Son yıllardan en çok tartışılan konulardan biri de Marmara’da 30 yıl içinde mutlaka bir büyük depremin olabileceğinin iddia edilmesidir. Bu konuda Prof. Dr. Turan farklı bir görüş ortaya atıyor:
“Söylenildiği gibi Marmara’da 30 yıl içerisinde kesinlikle yeniden büyük bir deprem olacak sözü doğru değil. İstatistikî bir sonucu bile çarpıtarak insanlara söylediler. Ülkenin gerçek deprem riskini Marmara Bölgesi'ne aktardılar. Marmara’da İstanbul’u etkileyecek 3-4 tane farklı fay var. Gemlik, İznik fay’ı işte Tekirdağ fayı var. Bütün bunların olasılıkları bizim ayrı ayrı hesaplamamız lazım. Yediden büyük bir depremin 30 yıl olma olasılığı da 4-5 farklı fay için toplanmış bir olasılık. Biz bu olasılıkları alırız, önümüzdeki 10-20 yıl 50 yıl içerisinde olma ihtimalini hesaplarız. Olma ihtimali ne zaman yüzde 100 ise depremin olmasını beklersiniz ama öyle değil. O sadece depremin olasılık olarak depremin olma olasılığını söyler. Yer küre ya da tabakalar bu olasılığı bilmiyor, kendi dinamikleri var. Biriken gerilmenin ne zaman kırılacağı ve kırılmayı oluşturacağını biz henüz bilemiyoruz problem o zaten”

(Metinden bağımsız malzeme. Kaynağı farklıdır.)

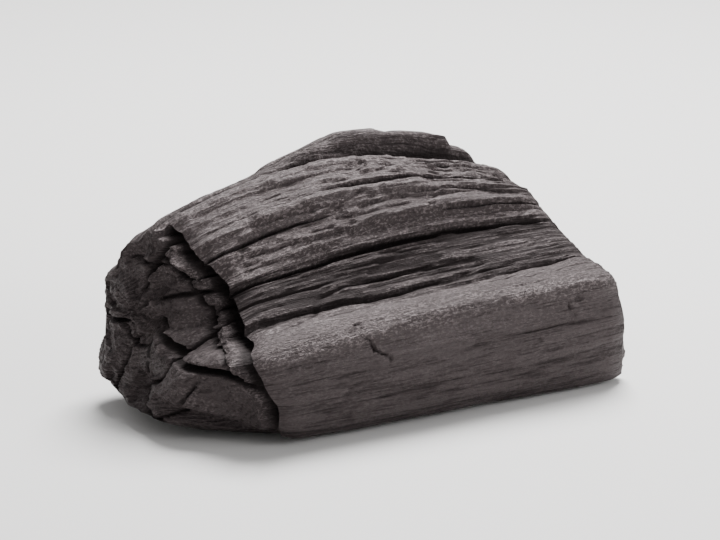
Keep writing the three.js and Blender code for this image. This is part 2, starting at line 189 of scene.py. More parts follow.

Türkiye’de deprem haritası değişti mi? Yanıtını yine Barış hocadan alalım:
“22 sene sonra değişen Türkiye Deprem Tehlikesi Haritası’na göre, Türkiye’de 46 ilde deprem tehlikesi azalırken, 6 ilde ise risk artmıştır. Deprem tehlikesinin azaldığı iller arasında Batı Karadeniz Bölgesi’nden Zonguldak, Bartın ve Karabük illeri de var. Eski deprem haritasında Zonguldak geneli 2. derecede, Bartın ve Karabük geneli de birinci derece ve ikinci derecede deprem bölgesinde yer alıyordu. Ancak yeni deprem haritasında derecelerin kaldırıldığı, düşük ve yüksek tehlikeli yerler şeklinde renklendirme yapılmıştır. Eski harita ile yeni harita arasındaki temel farklılıklar, deprem tehlikesi azalan iller Adana, Adıyaman, Ağrı, Antalya, Ardahan, Artvin, Balıkesir, Bartın, Batman, Bilecik, Bitlis, Bursa, Çanakkale, Çorum, Çankırı, Diyarbakır, Eskişehir, Gaziantep, Gümüşhane, Hakkari, İçel, Iğdır, Isparta, Kahramanmaraş, Karabük, Kars, Kastamonu, Kayseri, Kırıkkale, Kırşehir, Malatya, Mardin, Muğla, Muş, Nevşehir, Ordu, Osmaniye, Samsun, Siirt, Sivas, Şanlıurfa, Tokat, Uşak, Van, Yozgat, Zonguldak. Deprem tehlikesi artan iller ise Aksaray, Karaman, Erzurum, Tekirdağ, Trabzon, Rize. Türkiye’de meydana gelen depremler, dünyadaki birçok ülke kadar, hatta onlardan da eşdeğer daha fazla olduğu aktivite açısından söylemek mümkün. Japonya ile kıyasladığımızda bizde hasarın ağır olmasının sebeplerinden biri, bizde fayların şehir altlarından geçmesi. Deprem tehlikesi faylarla, depremlerle ilgili bir olay. Doğa gereği bulunduğumuz coğrafya gereği bizim depremlerden kaçınmamız mümkün değil. Dolayısıyla deprem tehdidi altındayız. En tehlikeli kuşak olarak Avrupa ülkeleri arasında Türkiye birinci sırada yer alıyor. Ortadoğu coğrafyasına baktığımızda biz her iki bölge arasında köprüyüz. Tehlike olarak da maalesef her ikisinden de daha fazla tehlikeli bir bölgedeyiz”
Deprem konusunu çok önemsiyoruz. Bu nedenle konu ile ilgili yazmaları sürdüreceğiz.